- [Recorded data]:
------------------------------------------------------------
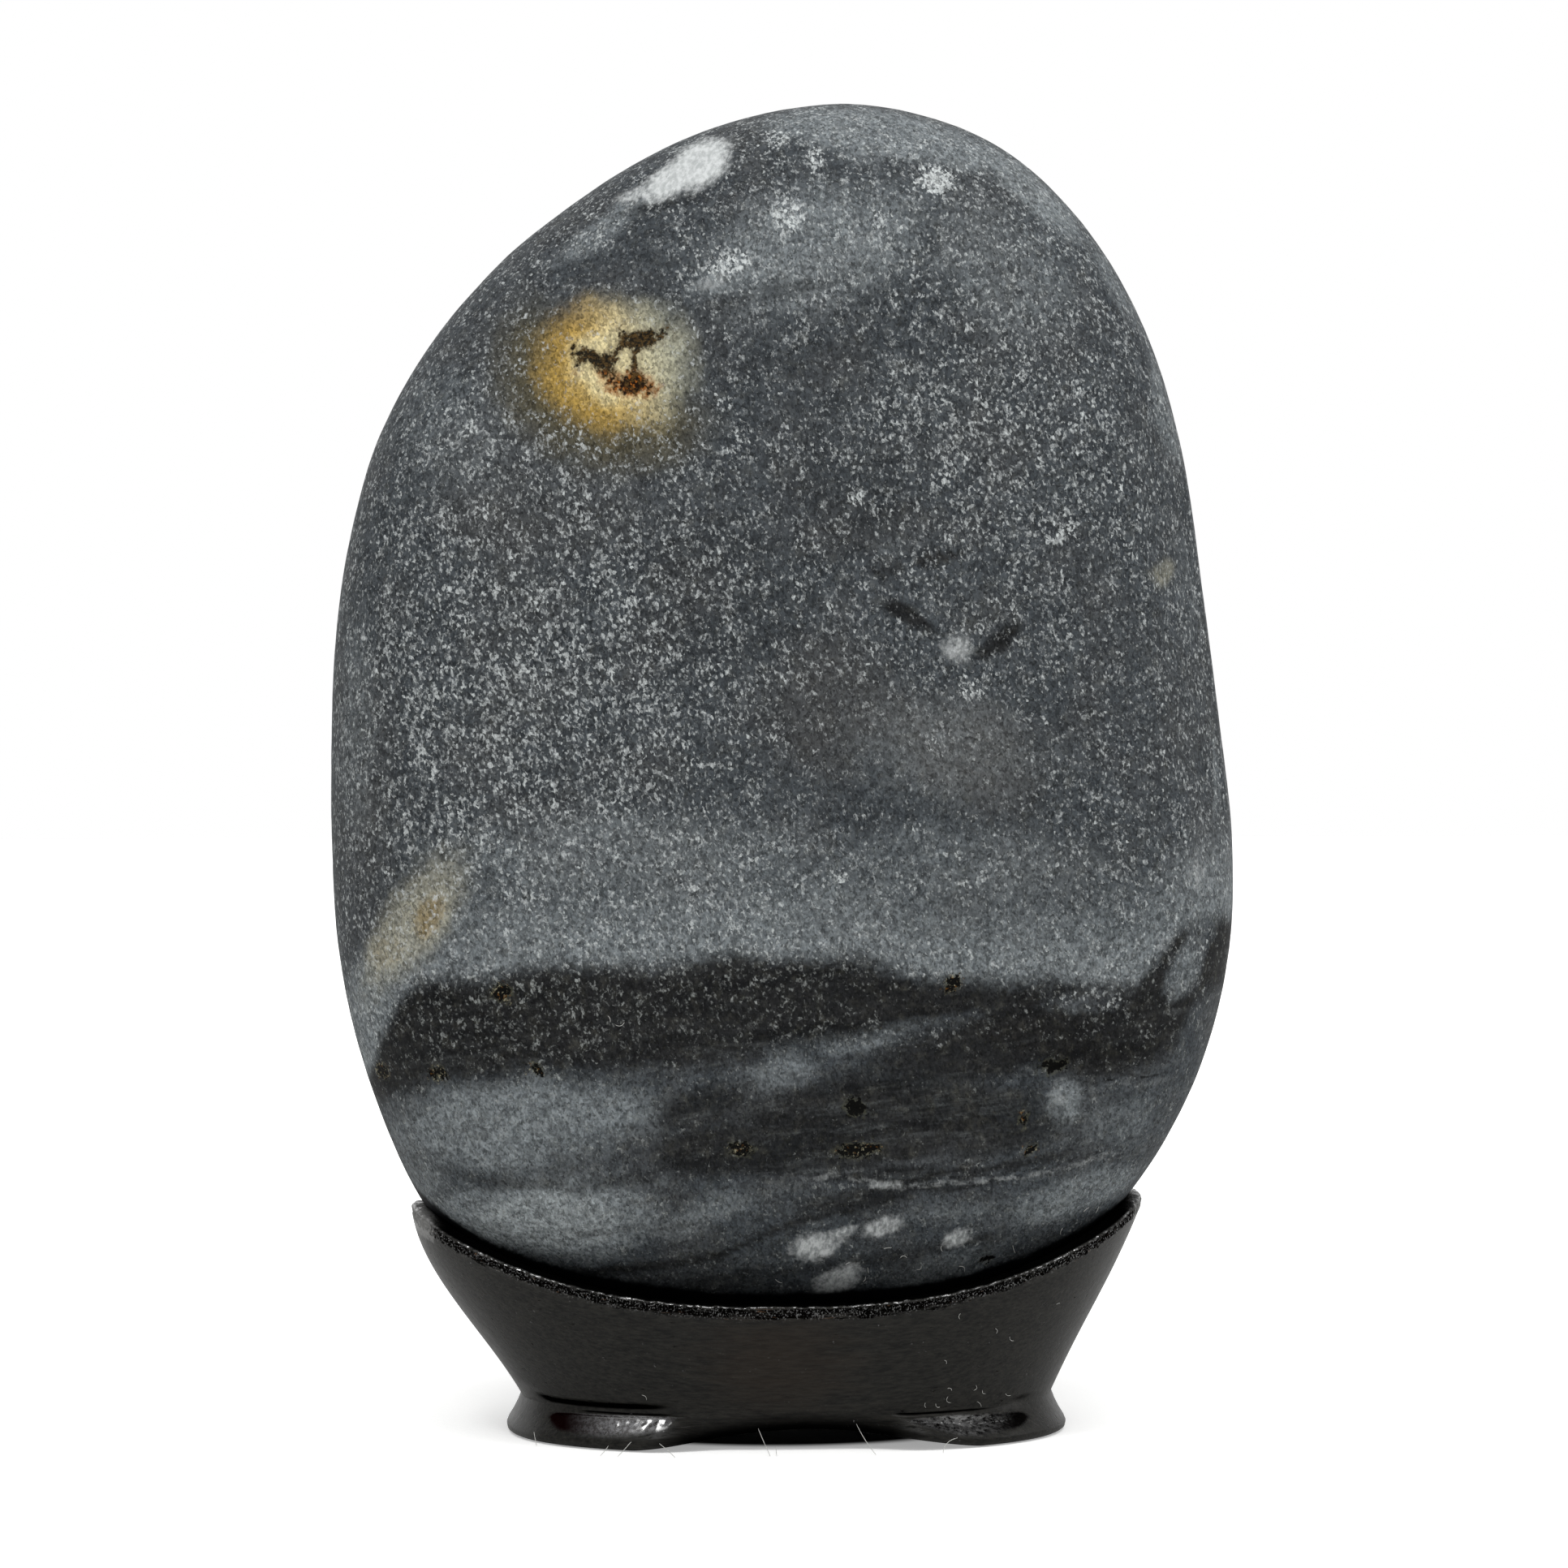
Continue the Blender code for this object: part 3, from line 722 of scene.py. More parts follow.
def stone_fields(points):
    """Every painted field of the stone, by name."""
    wobble_x, wobble_z = (
        sum(reach * lattice_noise(points, size, seed + axis) for size, reach, seed in WOBBLE_LAYERS)
        for axis in (0, 2)
    )
    x, y, z = points.T
    front, back = smooth_step(-y, *FACE_FADE), smooth_step(y, *FACE_FADE)
    soft_x, soft_z = x + wobble_x, z + wobble_z
    dip = BED_DIP * (y - FRONT_FACE)
    bed_z = soft_z + dip
    inside_bed = np.minimum(-above_line(x, bed_z, BED_TOP), above_line(x, bed_z, BED_FLOOR))
    inside_bed -= WINDOW_LIFT * front * oval_field(soft_x, soft_z, BED_WINDOWS)
    whites = front * oval_field(x + 0.4 * wobble_x, z + 0.4 * wobble_z, WHITE_PATCHES)
    veils_and_sheen = front * oval_field(soft_x, soft_z, VEILS_AND_EDGE_SHEEN)
    veils_and_sheen = np.maximum(veils_and_sheen, back * oval_field(soft_x, soft_z, BACK_VEILS))
    streak_z = z + 0.5 * wobble_z + dip
    murk = np.maximum(
        front * oval_field(soft_x, soft_z, MURK), ribbon_field(x, streak_z, DARK_STREAKS)
    )
    flecks = 0.5 + front * oval_field(x, z, FLECK_CLUSTERS)
    flecks -= front * oval_field(soft_x, soft_z, CALM_PLACES)
    hollows = [pit[:5] + (1.0 - 0.16 * pit[6],) for pit in PITS]
    rusty = [(px, pz, 1.2 * long, 1.3 * wide, tilt, rust) for px, pz, long, wide, tilt, _, rust in PITS]
    return {
        "bed": inside_bed,
        "bed_height": -above_line(x, bed_z, BED_TOP),
        "white": np.maximum(whites, back * oval_field(soft_x, soft_z, BACK_WHITES)),
        "veil_and_sheen": veils_and_sheen,
        "light_streak": ribbon_field(x, streak_z, LIGHT_STREAKS),
        "murk": murk,
        "tan": front * oval_field(soft_x, soft_z, TAN_STAINS),
        "brown": front * oval_field(soft_x, soft_z, BROWN_TINTS),
        "flecks": flecks,
        "pit": front * oval_field(x, z, hollows),
        "rust": front * oval_field(x, z, rusty),
        "moss": stroke_field(x, z, MOSS) - FAR_OUTSIDE * (1.0 - front),
        "vein": above_line(x, z, VEIN) + OFF_THE_FACE * (1.0 - front),
        "crack": above_line(x, z, CRACK) + OFF_THE_FACE * (1.0 - front),
        "seat": above_line(x, z, SEAT_EDGE),
        "moon_x": x - MOON[0],
        "moon_z": z - MOON[1],
        "front": front,
    }


def stone_relief(points, painted):
    """Height added along the normal: soft undulations, less the dents of pits and moss."""
    quiet = 0.3 + 0.7 * smooth_step(points[:, 2], 14.0, 28.0)
    height = np.zeros(len(points))
    for size, amount, seed in LAYER_RELIEF:
        height += amount * quiet * lattice_noise(points, size, seed)
    x, z = points[:, 0], points[:, 2]
    for pit in PITS:
        height -= pit[5] * oval_field(x, z, [pit[:5] + (1.0,)]) * painted["front"]
    height -= MOSS_DENT * smooth_step(painted["moss"], -0.5, 0.5)
    return height


painted = stone_fields(smooth_points)
normals = point_normals(smooth_points, stone_triangles)
worn_points = smooth_points + normals * stone_relief(smooth_points, painted)[:, None]
stone = mesh_from_triangles("stone_skin", worn_points, stone_triangles, painted)

# %% [markdown]
# ## A shared effect: a ragged edge
#
# Both materials need the same thing again and again: a smooth field turned into a mask whose
# edge is broken by fine noise, as wear, mineral grains and rust all are. It is a shader node
# group with named sockets, so each use only sets how coarse and how ragged the edge is.

# %% The ragged edge group


def make_ragged_edge():
    """Mask = eased step, from Low to High, of Field + Rag * (noise - 0.5)."""
    group = bpy.data.node_groups.new("ragged_edge", "ShaderNodeTree")
    inputs = (("Field", 0.0), ("Grain", 2.0), ("Rag", 0.5), ("Low", 0.0), ("High", 1.0))
    for name, start in inputs:
        socket = group.interface.new_socket(name, in_out="INPUT", socket_type="NodeSocketFloat")
        socket.default_value = start
    group.interface.new_socket("Place", in_out="INPUT", socket_type="NodeSocketVector")
    group.interface.new_socket("Mask", in_out="OUTPUT", socket_type="NodeSocketFloat")
    given = group.nodes.new("NodeGroupInput").outputs
    grain = noise(given["Place"], given["Grain"], 4.0, 0.62)
    mask = put(group, "ShaderNodeMapRange", {
        "Value": (grain - 0.5) * Number(given["Rag"]) + Number(given["Field"]),
        "From Min": given["Low"], "From Max": given["High"],
    }, interpolation_type="SMOOTHSTEP").outputs["Result"]
    feed(group.nodes.new("NodeGroupOutput"), {"Mask": mask})
    return group


RAGGED_EDGE = make_ragged_edge()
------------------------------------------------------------
- [Problem requirements]:
Using the listing above, reproduce each line without omission.

- [Task output]:
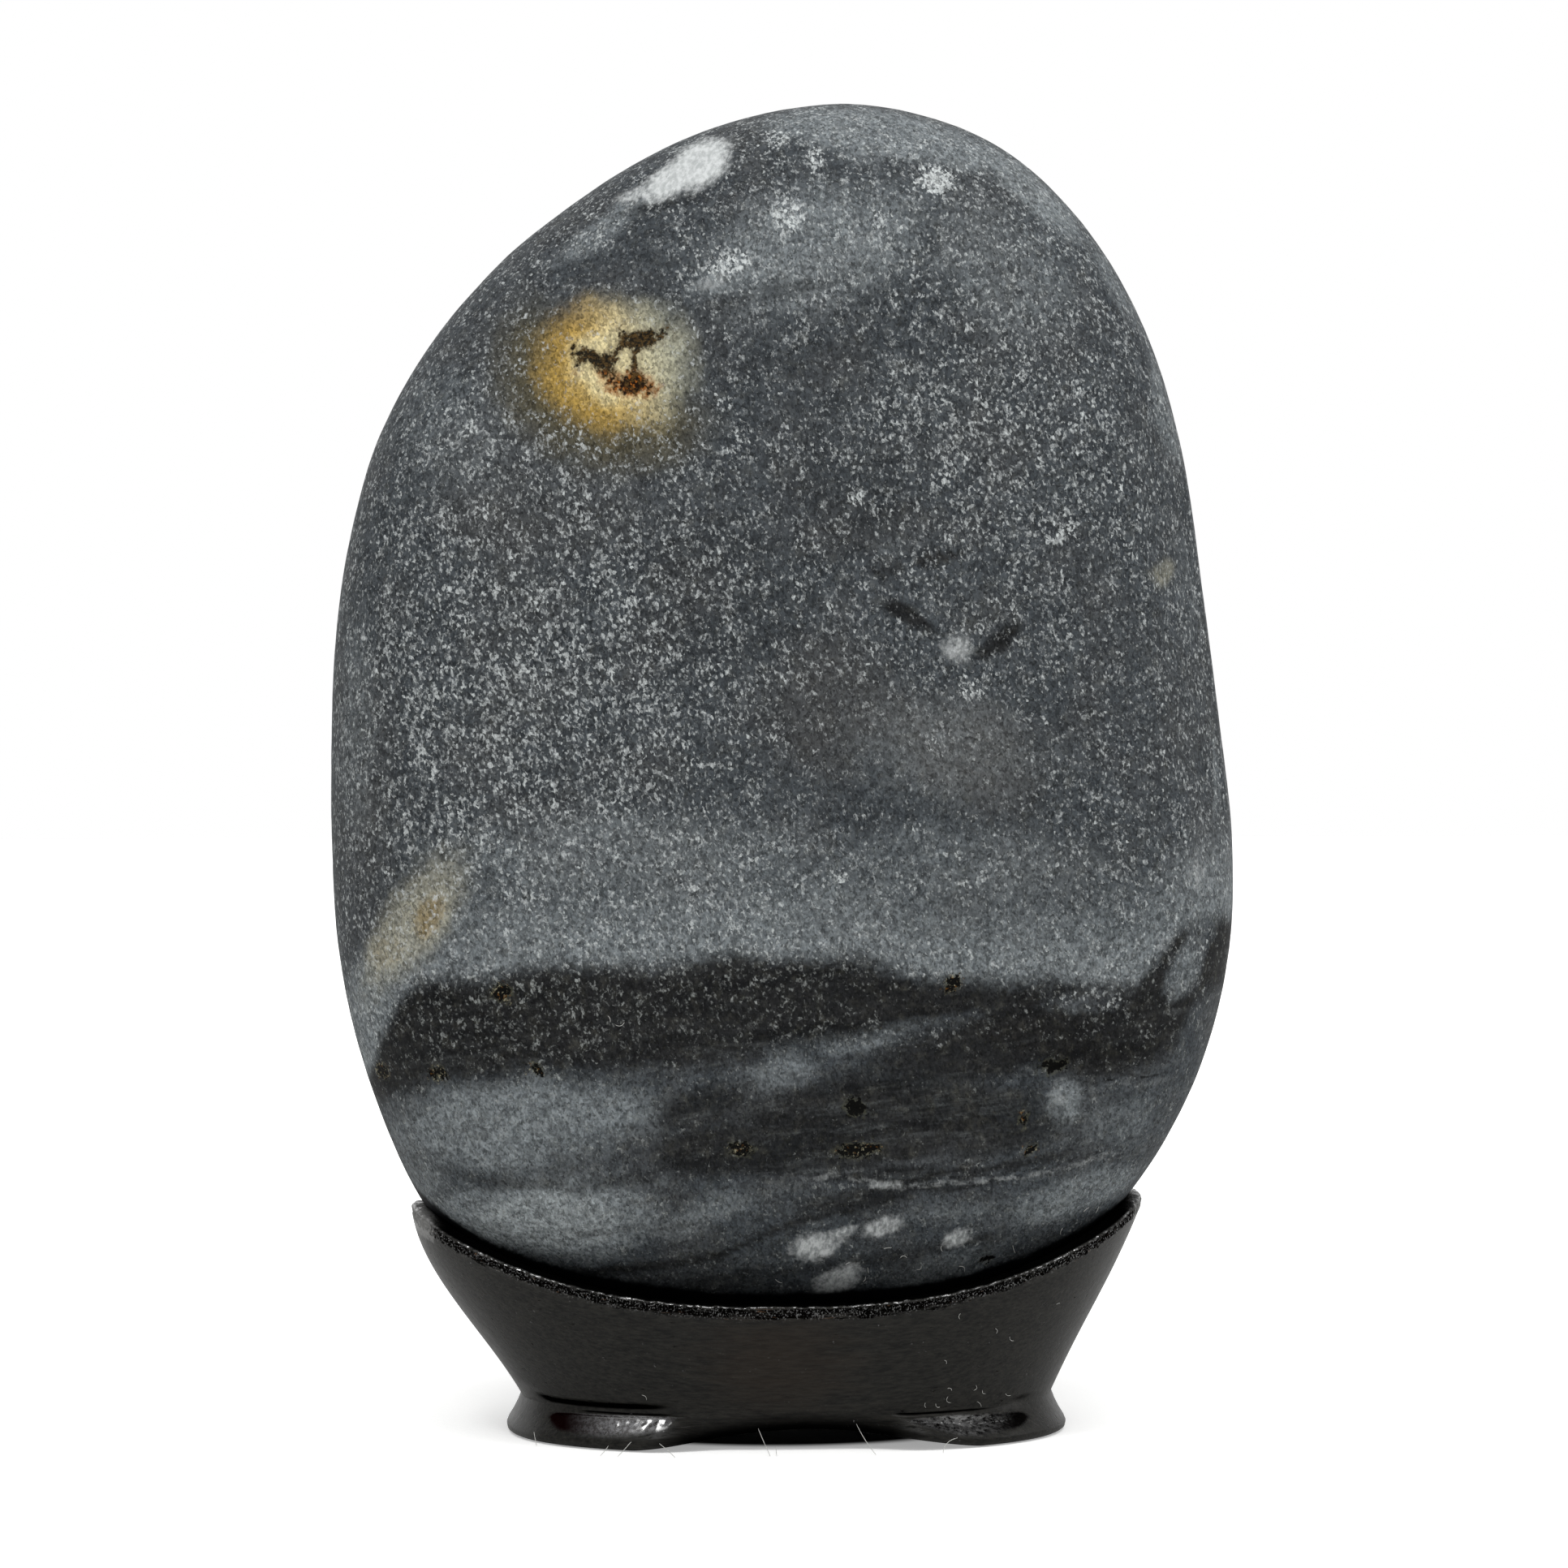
Continue the Blender code for this object: part 3, from line 722 of scene.py. More parts follow.
def stone_fields(points):
    """Every painted field of the stone, by name."""
    wobble_x, wobble_z = (
        sum(reach * lattice_noise(points, size, seed + axis) for size, reach, seed in WOBBLE_LAYERS)
        for axis in (0, 2)
    )
    x, y, z = points.T
    front, back = smooth_step(-y, *FACE_FADE), smooth_step(y, *FACE_FADE)
    soft_x, soft_z = x + wobble_x, z + wobble_z
    dip = BED_DIP * (y - FRONT_FACE)
    bed_z = soft_z + dip
    inside_bed = np.minimum(-above_line(x, bed_z, BED_TOP), above_line(x, bed_z, BED_FLOOR))
    inside_bed -= WINDOW_LIFT * front * oval_field(soft_x, soft_z, BED_WINDOWS)
    whites = front * oval_field(x + 0.4 * wobble_x, z + 0.4 * wobble_z, WHITE_PATCHES)
    veils_and_sheen = front * oval_field(soft_x, soft_z, VEILS_AND_EDGE_SHEEN)
    veils_and_sheen = np.maximum(veils_and_sheen, back * oval_field(soft_x, soft_z, BACK_VEILS))
    streak_z = z + 0.5 * wobble_z + dip
    murk = np.maximum(
        front * oval_field(soft_x, soft_z, MURK), ribbon_field(x, streak_z, DARK_STREAKS)
    )
    flecks = 0.5 + front * oval_field(x, z, FLECK_CLUSTERS)
    flecks -= front * oval_field(soft_x, soft_z, CALM_PLACES)
    hollows = [pit[:5] + (1.0 - 0.16 * pit[6],) for pit in PITS]
    rusty = [(px, pz, 1.2 * long, 1.3 * wide, tilt, rust) for px, pz, long, wide, tilt, _, rust in PITS]
    return {
        "bed": inside_bed,
        "bed_height": -above_line(x, bed_z, BED_TOP),
        "white": np.maximum(whites, back * oval_field(soft_x, soft_z, BACK_WHITES)),
        "veil_and_sheen": veils_and_sheen,
        "light_streak": ribbon_field(x, streak_z, LIGHT_STREAKS),
        "murk": murk,
        "tan": front * oval_field(soft_x, soft_z, TAN_STAINS),
        "brown": front * oval_field(soft_x, soft_z, BROWN_TINTS),
        "flecks": flecks,
        "pit": front * oval_field(x, z, hollows),
        "rust": front * oval_field(x, z, rusty),
        "moss": stroke_field(x, z, MOSS) - FAR_OUTSIDE * (1.0 - front),
        "vein": above_line(x, z, VEIN) + OFF_THE_FACE * (1.0 - front),
        "crack": above_line(x, z, CRACK) + OFF_THE_FACE * (1.0 - front),
        "seat": above_line(x, z, SEAT_EDGE),
        "moon_x": x - MOON[0],
        "moon_z": z - MOON[1],
        "front": front,
    }


def stone_relief(points, painted):
    """Height added along the normal: soft undulations, less the dents of pits and moss."""
    quiet = 0.3 + 0.7 * smooth_step(points[:, 2], 14.0, 28.0)
    height = np.zeros(len(points))
    for size, amount, seed in LAYER_RELIEF:
        height += amount * quiet * lattice_noise(points, size, seed)
    x, z = points[:, 0], points[:, 2]
    for pit in PITS:
        height -= pit[5] * oval_field(x, z, [pit[:5] + (1.0,)]) * painted["front"]
    height -= MOSS_DENT * smooth_step(painted["moss"], -0.5, 0.5)
    return height


painted = stone_fields(smooth_points)
normals = point_normals(smooth_points, stone_triangles)
worn_points = smooth_points + normals * stone_relief(smooth_points, painted)[:, None]
stone = mesh_from_triangles("stone_skin", worn_points, stone_triangles, painted)

# %% [markdown]
# ## A shared effect: a ragged edge
#
# Both materials need the same thing again and again: a smooth field turned into a mask whose
# edge is broken by fine noise, as wear, mineral grains and rust all are. It is a shader node
# group with named sockets, so each use only sets how coarse and how ragged the edge is.

# %% The ragged edge group


def make_ragged_edge():
    """Mask = eased step, from Low to High, of Field + Rag * (noise - 0.5)."""
    group = bpy.data.node_groups.new("ragged_edge", "ShaderNodeTree")
    inputs = (("Field", 0.0), ("Grain", 2.0), ("Rag", 0.5), ("Low", 0.0), ("High", 1.0))
    for name, start in inputs:
        socket = group.interface.new_socket(name, in_out="INPUT", socket_type="NodeSocketFloat")
        socket.default_value = start
    group.interface.new_socket("Place", in_out="INPUT", socket_type="NodeSocketVector")
    group.interface.new_socket("Mask", in_out="OUTPUT", socket_type="NodeSocketFloat")
    given = group.nodes.new("NodeGroupInput").outputs
    grain = noise(given["Place"], given["Grain"], 4.0, 0.62)
    mask = put(group, "ShaderNodeMapRange", {
        "Value": (grain - 0.5) * Number(given["Rag"]) + Number(given["Field"]),
        "From Min": given["Low"], "From Max": given["High"],
    }, interpolation_type="SMOOTHSTEP").outputs["Result"]
    feed(group.nodes.new("NodeGroupOutput"), {"Mask": mask})
    return group


RAGGED_EDGE = make_ragged_edge()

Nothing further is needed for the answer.